• benim merak ettiğim; bu insanların, ilk 30 küsür yılını dedelerinin savaş borçlarını ödemeye harcamış, sürgün olmalarına rağmen, belli bir zaman sonra sürgünlerini kaldıran soyadı veren ülkeye böyle ağır bir ödeme için dava açmaya nasıl yüzleri oluyor.

    arkadaşlar bir de aba altından sopa göstererek ''uzlaş yoksa aihm'ye gideriz'' demişler ve örnek olarak yunan kralını göstermişler. lakin yunanistan'ın kendisine çıkarılan borçları ödemeye, batılı sevgilileri sayesinde tenezzül bile etmediğini kimse söylememiş herhalde. suriyenin %20 si de bizim demişler. kendilerinden ricam en azından suriye'ye dava açmasınlar da, kalan azıcık saygınlıklarını harcamasınlar.

    bu varislerin ilk amaçları kendilerinin söylediğine göre ''münasip bir miktar'' alıp kenara çekilmekmiş.

    hukukla aram olmadığından bir şey diyemem, belki de kanuna göre haklarıdır, ama umarım ki alacakları büyük bir ''0'' olur.

    tabi osmanlı fetişisti hükümetimiz istenen parayı uğraştırmadan bayılabilir de. belli olmaz...

    bununla ilgili olarak (bkz: #10100500)
  • o gayrimenkulleri alacak serveti başka ülkelerin hazinesine el koyarak yapan bir imparatorluğun varisleri olduğu düşünülürse, zamanında işgal edilip ganimetlerine çökülenler bugün bu varislere dava açmakta aynı hakka sahiptirler. içine osmanlı'nın borçlarıda eklenirse hayli zararlı çıkabilirler.
    bu gayrimenkuller sizinse bu halk sizin borcunuzu ödemiştir, ve halka borçlusunuz.
    hadi bizde dava açalım.
  • bir hak arayışıdır.

    söz konusu hanedan torunları devletin ve milletin malına göz dikmiş değiller. kendi dedelerinin şahsi mal varlığı üzerinde hak iddia ediyorlar ki gayet doğaldır. her insanın atasından kalan mirası talep etme hakkı vardır. hem türkiye bir hukuk devleti değil mi efendim? öyleyse türkiye'yi mahkemeye vermek (ki bu mahkemeler türk mahkemesi, aihm daha sonraki aşama) neden olumsuz hatta haince bir tutum olarak algılanıyor anlamıyorum. mahkemenin vereceği kararı beklemeden, hukuk çerçevesi içinde hak arayan insanları yüzsüzlükle itham etmek aşağılamaya kalkmak ne derece doğrudur?

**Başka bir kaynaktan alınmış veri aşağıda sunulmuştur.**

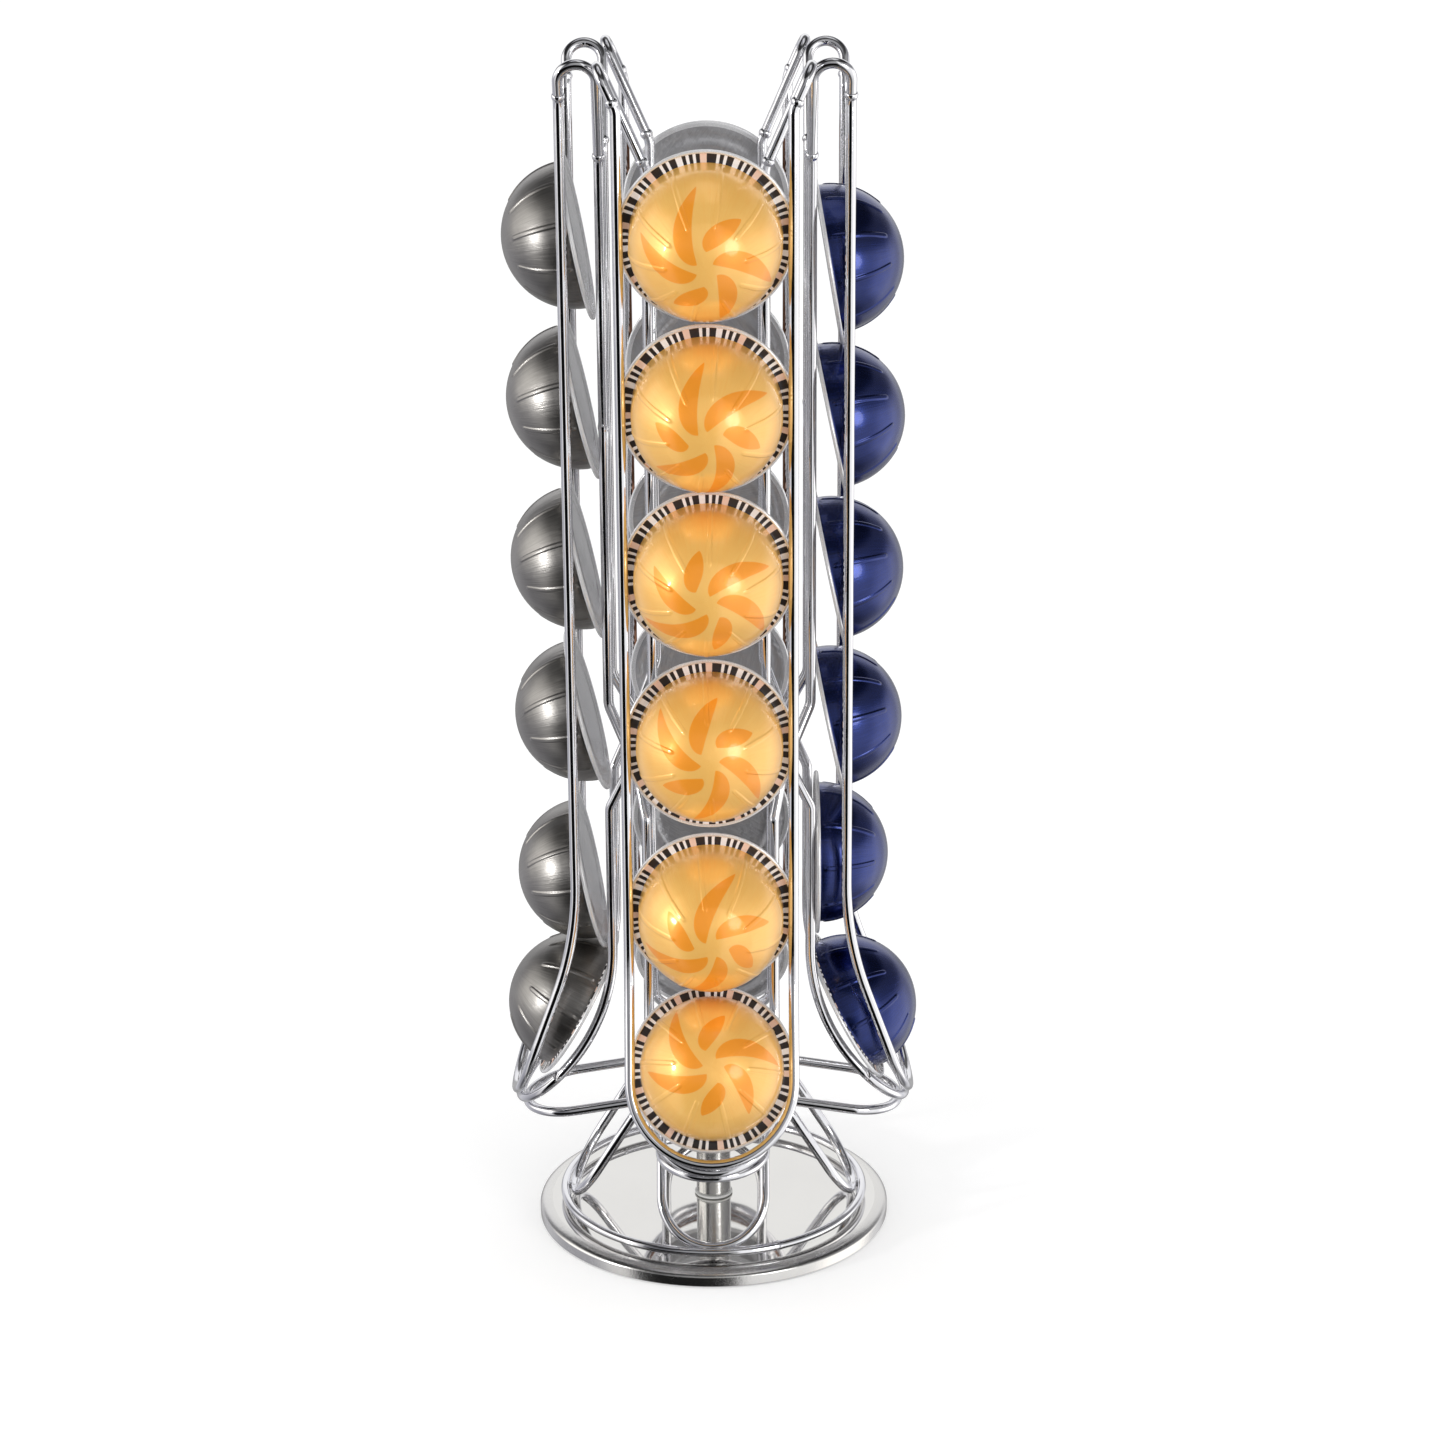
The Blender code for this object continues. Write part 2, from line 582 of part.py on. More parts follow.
def make_capsules(materials, parent):
    short = turned_mesh("short_capsule", capsule_profile(SHORT_CAPSULE_HEIGHT), CAPSULE_SEGMENTS)
    tall = turned_mesh("tall_capsule", capsule_profile(TALL_CAPSULE_HEIGHT), CAPSULE_SEGMENTS)
    loads = {
        "front": (tall, materials["gold_shell"]),
        "right": (short, materials["blue_shell"]),
        "back": (tall.copy(), materials["brown_shell"]),
        "left": (short.copy(), materials["grey_shell"]),
    }
    for index, channel in enumerate(CHANNEL_NAMES):
        mesh, material = loads[channel]
        turn = Matrix.Rotation(index * math.pi / 2, 4, "Z")
        for number, height in enumerate(capsule_heights(channel)):
            lean = CAPSULE_LEANS[channel][number]
            if number == 0:
                lowest_edge = OUTER_FOOT_RADIUS - LOWEST_EDGE_INSETS[channel]
                radius = lowest_edge - RIM_DIAMETER / 2 * math.sin(math.radians(lean))
            else:
                radius = seat_radius(SEAT_RAILS[channel], lean)
            capsule = add_object(f"{channel}_capsule_{number + 1}", mesh, material, parent)
            # The mesh stands on its lid, so it is tipped to point its dome out of the channel
            tip = Matrix.Rotation(math.radians(90 - lean), 4, "X")
            seat = Matrix.Translation((0, 0, -RIM_BEAD_HEIGHT / 2))
            capsule.matrix_local = turn @ Matrix.Translation(place(0, radius, height)) @ tip @ seat


def seat_radius(rails, lean):
    """Where a leaning flange rests: against the back of the outer rails or the front of the inner ones."""
    slope = math.tan(math.radians(abs(lean)))
    if rails == "outer":
        return OUTER_RAIL_RADIUS - RIM_SEAT - OUTER_CHORD * OUTER_SEAT_SHARE * slope
    return INNER_RAIL_RADIUS + RIM_SEAT + INNER_CHORD * INNER_SEAT_SHARE * slope


def main():
    for thing in list(bpy.data.objects):
        bpy.data.objects.remove(thing, do_unlink=True)
    materials = {
        "chrome": make_material("chrome_wire", (0.80, 0.81, 0.83), 0.08, 1.0),
        "steel": make_material("polished_steel", (0.72, 0.71, 0.69), 0.15, 1.0),
        "iron": make_material("ballast_steel", (0.35, 0.35, 0.36), 0.5, 1.0),
        "rubber": make_material("black_rubber", (0.03, 0.03, 0.03), 0.8, 0.0),
        "plastic": make_material("white_plastic", (0.85, 0.85, 0.84), 0.4, 0.0),
        "gold_shell": make_material("gold_shell", (0.89, 0.58, 0.20), 0.3, 0.9),
        "blue_shell": make_material("blue_shell", (0.04, 0.07, 0.26), 0.25, 0.9),
        "brown_shell": make_material("brown_shell", (0.24, 0.12, 0.07), 0.3, 0.9),
        "grey_shell": make_material("grey_shell", (0.24, 0.23, 0.22), 0.3, 0.9),
    }
    base = add_empty("base_centre")
    carousel = add_empty("carousel_axis")
    make_base(materials, base)
    make_hub(materials, carousel)
    make_frame(materials, carousel)
    make_capsules(materials, carousel)


main()
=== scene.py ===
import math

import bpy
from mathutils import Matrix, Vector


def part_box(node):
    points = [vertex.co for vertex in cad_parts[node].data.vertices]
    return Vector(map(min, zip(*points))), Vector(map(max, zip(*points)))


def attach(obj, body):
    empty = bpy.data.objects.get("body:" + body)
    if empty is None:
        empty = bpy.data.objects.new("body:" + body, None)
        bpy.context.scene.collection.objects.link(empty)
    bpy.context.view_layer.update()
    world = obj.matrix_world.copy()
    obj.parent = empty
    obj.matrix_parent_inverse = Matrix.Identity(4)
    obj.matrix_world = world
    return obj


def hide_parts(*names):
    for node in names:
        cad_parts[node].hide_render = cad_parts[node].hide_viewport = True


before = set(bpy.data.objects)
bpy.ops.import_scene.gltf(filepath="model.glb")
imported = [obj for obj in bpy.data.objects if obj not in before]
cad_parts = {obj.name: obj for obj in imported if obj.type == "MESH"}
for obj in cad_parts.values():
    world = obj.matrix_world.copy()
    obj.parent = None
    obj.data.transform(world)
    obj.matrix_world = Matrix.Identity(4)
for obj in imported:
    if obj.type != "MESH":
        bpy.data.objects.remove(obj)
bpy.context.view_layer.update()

# %% [markdown]
# # A turning wire dispenser for coffee capsules
# The real object is a small kitchen rack: bent steel wire, chrome plated, welded into an open tower that
# turns on a round mirror-polished foot. Four upright channels hold six domed capsules each. We dress the
# solids of the frame: every wire gets its round section and its welds, every capsule its rolled rim, its
# foil, its printed ring and its pressed ribs.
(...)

    ayrıca osmanlının cumhuriyet tarafından ödenen borçlarını bu meseleyle ilişkilendirmek de saçmadır. çünkü bu borçlar padişahın ve hanedanın şahsi borçları değildi, bu bir; madem yunanistan borçlarını reddetti ve ödemedi biz de zaten osmanlıyı reddetmiş genç cumhuriyet olarak osmanlı borçlarını ödemeseydik, bu da iki.
  • yakında asparagas olduğuna ya da olayın aslının böyle olmadığına dair osmanoğullarının yaşayan fertlerinden cevap gelecektir. haber üzerine yorum yapmadan evvel haberin nerde çıktığına bakınız, türkiye'de, basın yayın organlarının sansasyon yaratmak için her yolu mübah saydıkları bir devirde yaşadığımızı anımsayınız, içinizden küfrediniz terbiyenizi bozmayınız.
  • arkadaş bu dünyaya paşa - padişah torunu olarak gelmek varmış. fransız gibi tahtından indirdiği kralını giyotine vurmayan, rus gibi devirdiği çarı, karısını, oğlunu, aile doktorunu, uşağını ve ahçısını karanlık bodrumlarda kurşunlamayan türk'ün, vurursun ensesine alırsın mirasını.
  • sonuna kadar haklı mücadeledir. davayı kazanırlarsa ben de kızılsakaloğulları olarak bir dava açacağım hemen, üç beş ne düşürürsek kar, borçlar şişti hacı neresinden tutturursak artık. olmadı sözlüğü dava edicem, o da olmazsa seni. ne o şaşırdın, bakma öyle, evet seni. o da mı olmadı? o zaman "bi lira versene".
  • tellioğullarıyla seferoğulları duymasın, onlar da yeşil vadiyi ister mazallah.
  • suriye'nin yüzde 20'lik kısmının dedelerinin olduğu gibi bazı iddalarla yola çıkılmakta. hatta bu yolda türkiye ile birlikte hareket edelim gibi önerileri var.
    abdullah gül: beşar'cım bir an önce ülkeyi boşaltmanız gerekiyor. sahipleri geldi. valla ellerinde tapuları var.
    beşar esad: ya bari yaza kadar otursaydık, kasım ortasında ben nerden ülke bulayım.
    abdullah gül: valla beşar'cım bizde zor durumdayız. istanbul'la edirne'yi de aldılar. karayoluyla avrupaya bile geçemiyoruz.